### The problem
Repeat all of the records verbatim.

------------------------------------

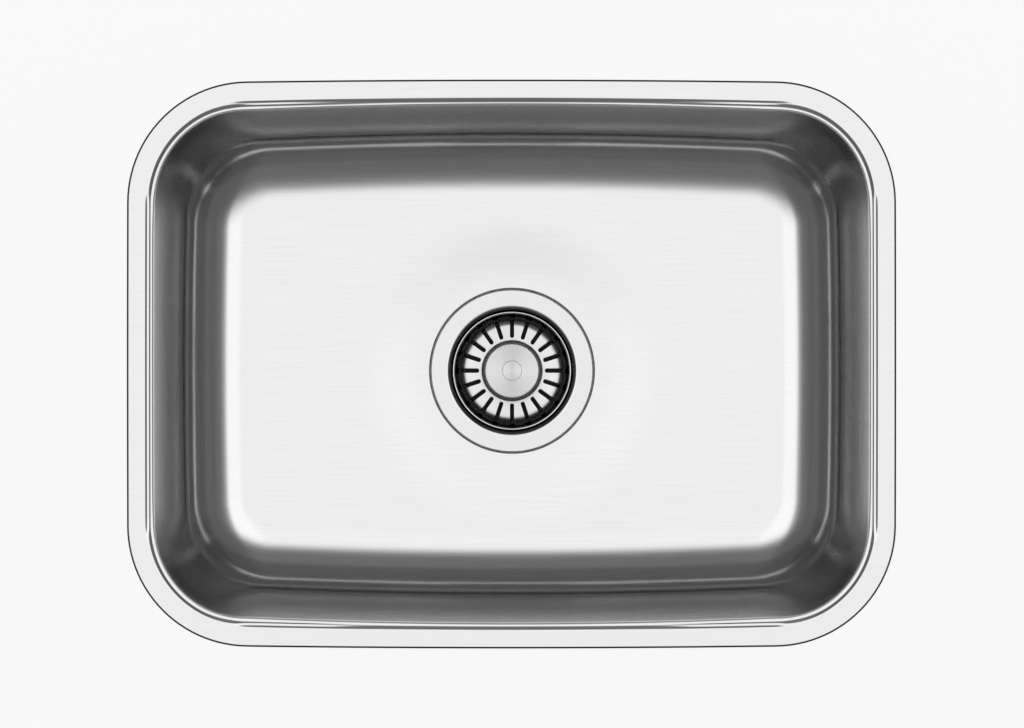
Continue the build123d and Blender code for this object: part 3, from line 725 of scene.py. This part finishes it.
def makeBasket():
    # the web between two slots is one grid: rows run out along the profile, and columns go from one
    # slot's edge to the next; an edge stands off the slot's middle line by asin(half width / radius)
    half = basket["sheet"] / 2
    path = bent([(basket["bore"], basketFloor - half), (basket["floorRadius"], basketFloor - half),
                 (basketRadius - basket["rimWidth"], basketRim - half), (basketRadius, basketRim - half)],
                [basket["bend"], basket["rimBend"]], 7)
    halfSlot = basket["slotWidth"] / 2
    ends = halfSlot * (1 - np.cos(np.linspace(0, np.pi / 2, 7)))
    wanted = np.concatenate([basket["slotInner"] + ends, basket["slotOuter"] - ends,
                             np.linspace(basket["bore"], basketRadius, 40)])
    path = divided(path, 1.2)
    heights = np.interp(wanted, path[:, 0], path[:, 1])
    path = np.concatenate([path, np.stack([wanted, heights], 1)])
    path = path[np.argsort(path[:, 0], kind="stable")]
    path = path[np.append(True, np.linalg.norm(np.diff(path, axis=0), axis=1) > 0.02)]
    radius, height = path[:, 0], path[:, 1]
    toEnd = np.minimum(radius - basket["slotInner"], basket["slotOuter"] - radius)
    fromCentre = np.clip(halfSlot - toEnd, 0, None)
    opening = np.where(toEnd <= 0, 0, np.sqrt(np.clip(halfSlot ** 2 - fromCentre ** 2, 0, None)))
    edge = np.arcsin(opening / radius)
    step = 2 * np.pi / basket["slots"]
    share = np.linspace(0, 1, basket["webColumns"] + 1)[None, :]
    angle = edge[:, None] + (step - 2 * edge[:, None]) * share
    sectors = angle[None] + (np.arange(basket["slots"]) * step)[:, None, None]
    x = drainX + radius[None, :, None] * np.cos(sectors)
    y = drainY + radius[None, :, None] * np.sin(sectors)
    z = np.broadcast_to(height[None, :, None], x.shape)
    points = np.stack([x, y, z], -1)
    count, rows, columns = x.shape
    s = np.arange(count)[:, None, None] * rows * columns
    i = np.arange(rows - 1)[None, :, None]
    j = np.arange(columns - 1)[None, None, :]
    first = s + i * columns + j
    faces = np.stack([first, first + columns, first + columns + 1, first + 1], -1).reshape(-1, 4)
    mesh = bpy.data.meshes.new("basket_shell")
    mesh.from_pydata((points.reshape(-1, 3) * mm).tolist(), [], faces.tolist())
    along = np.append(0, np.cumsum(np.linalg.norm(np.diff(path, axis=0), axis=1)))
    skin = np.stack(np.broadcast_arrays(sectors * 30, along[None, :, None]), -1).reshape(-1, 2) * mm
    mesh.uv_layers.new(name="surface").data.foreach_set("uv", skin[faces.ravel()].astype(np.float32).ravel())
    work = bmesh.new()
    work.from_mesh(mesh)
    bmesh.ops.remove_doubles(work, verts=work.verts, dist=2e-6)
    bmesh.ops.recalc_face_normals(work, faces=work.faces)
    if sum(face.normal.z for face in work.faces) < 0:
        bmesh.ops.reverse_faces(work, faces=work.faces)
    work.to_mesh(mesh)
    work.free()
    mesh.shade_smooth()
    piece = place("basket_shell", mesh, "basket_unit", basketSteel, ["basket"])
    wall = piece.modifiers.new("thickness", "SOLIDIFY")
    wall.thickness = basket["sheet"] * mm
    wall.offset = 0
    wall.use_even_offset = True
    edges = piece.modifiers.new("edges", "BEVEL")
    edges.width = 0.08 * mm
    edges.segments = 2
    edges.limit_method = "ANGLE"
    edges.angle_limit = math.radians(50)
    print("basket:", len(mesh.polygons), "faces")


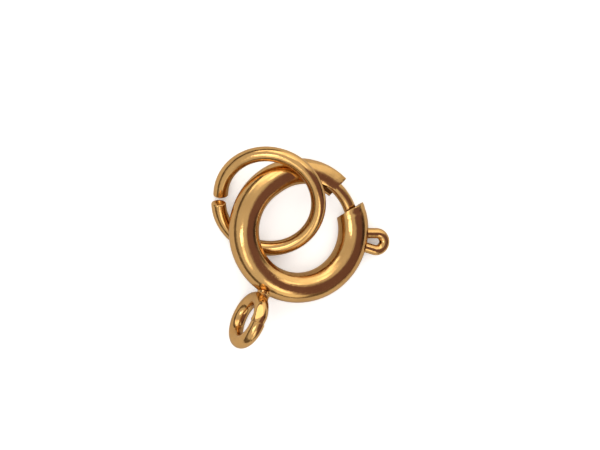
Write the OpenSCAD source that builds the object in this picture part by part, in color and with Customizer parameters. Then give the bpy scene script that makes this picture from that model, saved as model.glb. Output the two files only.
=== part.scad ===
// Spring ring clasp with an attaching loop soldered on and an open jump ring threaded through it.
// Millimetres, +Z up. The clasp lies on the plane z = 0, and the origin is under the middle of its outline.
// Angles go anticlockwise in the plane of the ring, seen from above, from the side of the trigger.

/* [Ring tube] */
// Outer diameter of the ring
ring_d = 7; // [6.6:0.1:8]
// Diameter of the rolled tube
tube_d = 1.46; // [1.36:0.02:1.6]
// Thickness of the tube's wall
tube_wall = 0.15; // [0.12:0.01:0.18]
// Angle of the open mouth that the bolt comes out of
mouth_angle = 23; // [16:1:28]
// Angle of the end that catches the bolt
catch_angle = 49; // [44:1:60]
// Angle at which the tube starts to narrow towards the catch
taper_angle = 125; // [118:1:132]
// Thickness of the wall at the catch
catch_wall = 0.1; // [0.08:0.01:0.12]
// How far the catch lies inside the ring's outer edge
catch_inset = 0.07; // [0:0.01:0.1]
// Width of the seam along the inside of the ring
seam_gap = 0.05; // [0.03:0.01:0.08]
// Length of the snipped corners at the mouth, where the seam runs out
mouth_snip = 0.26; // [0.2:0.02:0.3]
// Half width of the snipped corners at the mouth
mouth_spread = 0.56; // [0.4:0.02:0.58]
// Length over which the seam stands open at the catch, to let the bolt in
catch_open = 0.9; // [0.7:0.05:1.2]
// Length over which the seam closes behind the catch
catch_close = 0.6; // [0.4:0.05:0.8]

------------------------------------

### Right answer
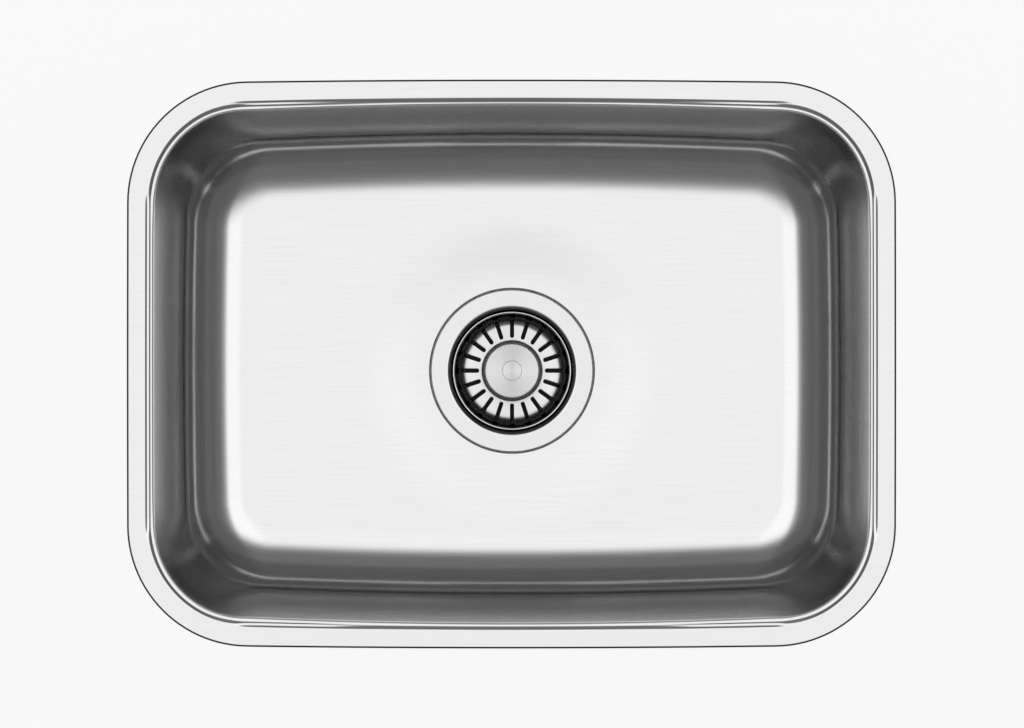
Continue the build123d and Blender code for this object: part 3, from line 725 of scene.py. This part finishes it.
def makeBasket():
    # the web between two slots is one grid: rows run out along the profile, and columns go from one
    # slot's edge to the next; an edge stands off the slot's middle line by asin(half width / radius)
    half = basket["sheet"] / 2
    path = bent([(basket["bore"], basketFloor - half), (basket["floorRadius"], basketFloor - half),
                 (basketRadius - basket["rimWidth"], basketRim - half), (basketRadius, basketRim - half)],
                [basket["bend"], basket["rimBend"]], 7)
    halfSlot = basket["slotWidth"] / 2
    ends = halfSlot * (1 - np.cos(np.linspace(0, np.pi / 2, 7)))
    wanted = np.concatenate([basket["slotInner"] + ends, basket["slotOuter"] - ends,
                             np.linspace(basket["bore"], basketRadius, 40)])
    path = divided(path, 1.2)
    heights = np.interp(wanted, path[:, 0], path[:, 1])
    path = np.concatenate([path, np.stack([wanted, heights], 1)])
    path = path[np.argsort(path[:, 0], kind="stable")]
    path = path[np.append(True, np.linalg.norm(np.diff(path, axis=0), axis=1) > 0.02)]
    radius, height = path[:, 0], path[:, 1]
    toEnd = np.minimum(radius - basket["slotInner"], basket["slotOuter"] - radius)
    fromCentre = np.clip(halfSlot - toEnd, 0, None)
    opening = np.where(toEnd <= 0, 0, np.sqrt(np.clip(halfSlot ** 2 - fromCentre ** 2, 0, None)))
    edge = np.arcsin(opening / radius)
    step = 2 * np.pi / basket["slots"]
    share = np.linspace(0, 1, basket["webColumns"] + 1)[None, :]
    angle = edge[:, None] + (step - 2 * edge[:, None]) * share
    sectors = angle[None] + (np.arange(basket["slots"]) * step)[:, None, None]
    x = drainX + radius[None, :, None] * np.cos(sectors)
    y = drainY + radius[None, :, None] * np.sin(sectors)
    z = np.broadcast_to(height[None, :, None], x.shape)
    points = np.stack([x, y, z], -1)
    count, rows, columns = x.shape
    s = np.arange(count)[:, None, None] * rows * columns
    i = np.arange(rows - 1)[None, :, None]
    j = np.arange(columns - 1)[None, None, :]
    first = s + i * columns + j
    faces = np.stack([first, first + columns, first + columns + 1, first + 1], -1).reshape(-1, 4)
    mesh = bpy.data.meshes.new("basket_shell")
    mesh.from_pydata((points.reshape(-1, 3) * mm).tolist(), [], faces.tolist())
    along = np.append(0, np.cumsum(np.linalg.norm(np.diff(path, axis=0), axis=1)))
    skin = np.stack(np.broadcast_arrays(sectors * 30, along[None, :, None]), -1).reshape(-1, 2) * mm
    mesh.uv_layers.new(name="surface").data.foreach_set("uv", skin[faces.ravel()].astype(np.float32).ravel())
    work = bmesh.new()
    work.from_mesh(mesh)
    bmesh.ops.remove_doubles(work, verts=work.verts, dist=2e-6)
    bmesh.ops.recalc_face_normals(work, faces=work.faces)
    if sum(face.normal.z for face in work.faces) < 0:
        bmesh.ops.reverse_faces(work, faces=work.faces)
    work.to_mesh(mesh)
    work.free()
    mesh.shade_smooth()
    piece = place("basket_shell", mesh, "basket_unit", basketSteel, ["basket"])
    wall = piece.modifiers.new("thickness", "SOLIDIFY")
    wall.thickness = basket["sheet"] * mm
    wall.offset = 0
    wall.use_even_offset = True
    edges = piece.modifiers.new("edges", "BEVEL")
    edges.width = 0.08 * mm
    edges.segments = 2
    edges.limit_method = "ANGLE"
    edges.angle_limit = math.radians(50)
    print("basket:", len(mesh.polygons), "faces")


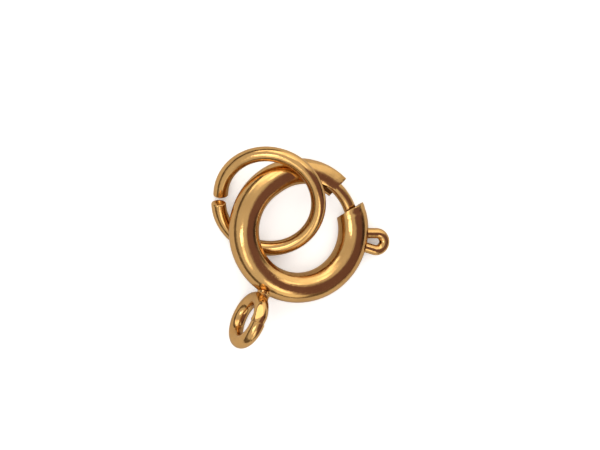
Write the OpenSCAD source that builds the object in this picture part by part, in color and with Customizer parameters. Then give the bpy scene script that makes this picture from that model, saved as model.glb. Output the two files only.
=== part.scad ===
// Spring ring clasp with an attaching loop soldered on and an open jump ring threaded through it.
// Millimetres, +Z up. The clasp lies on the plane z = 0, and the origin is under the middle of its outline.
// Angles go anticlockwise in the plane of the ring, seen from above, from the side of the trigger.

/* [Ring tube] */
// Outer diameter of the ring
ring_d = 7; // [6.6:0.1:8]
// Diameter of the rolled tube
tube_d = 1.46; // [1.36:0.02:1.6]
// Thickness of the tube's wall
tube_wall = 0.15; // [0.12:0.01:0.18]
// Angle of the open mouth that the bolt comes out of
mouth_angle = 23; // [16:1:28]
// Angle of the end that catches the bolt
catch_angle = 49; // [44:1:60]
// Angle at which the tube starts to narrow towards the catch
taper_angle = 125; // [118:1:132]
// Thickness of the wall at the catch
catch_wall = 0.1; // [0.08:0.01:0.12]
// How far the catch lies inside the ring's outer edge
catch_inset = 0.07; // [0:0.01:0.1]
// Width of the seam along the inside of the ring
seam_gap = 0.05; // [0.03:0.01:0.08]
// Length of the snipped corners at the mouth, where the seam runs out
mouth_snip = 0.26; // [0.2:0.02:0.3]
// Half width of the snipped corners at the mouth
mouth_spread = 0.56; // [0.4:0.02:0.58]
// Length over which the seam stands open at the catch, to let the bolt in
catch_open = 0.9; // [0.7:0.05:1.2]
// Length over which the seam closes behind the catch
catch_close = 0.6; // [0.4:0.05:0.8]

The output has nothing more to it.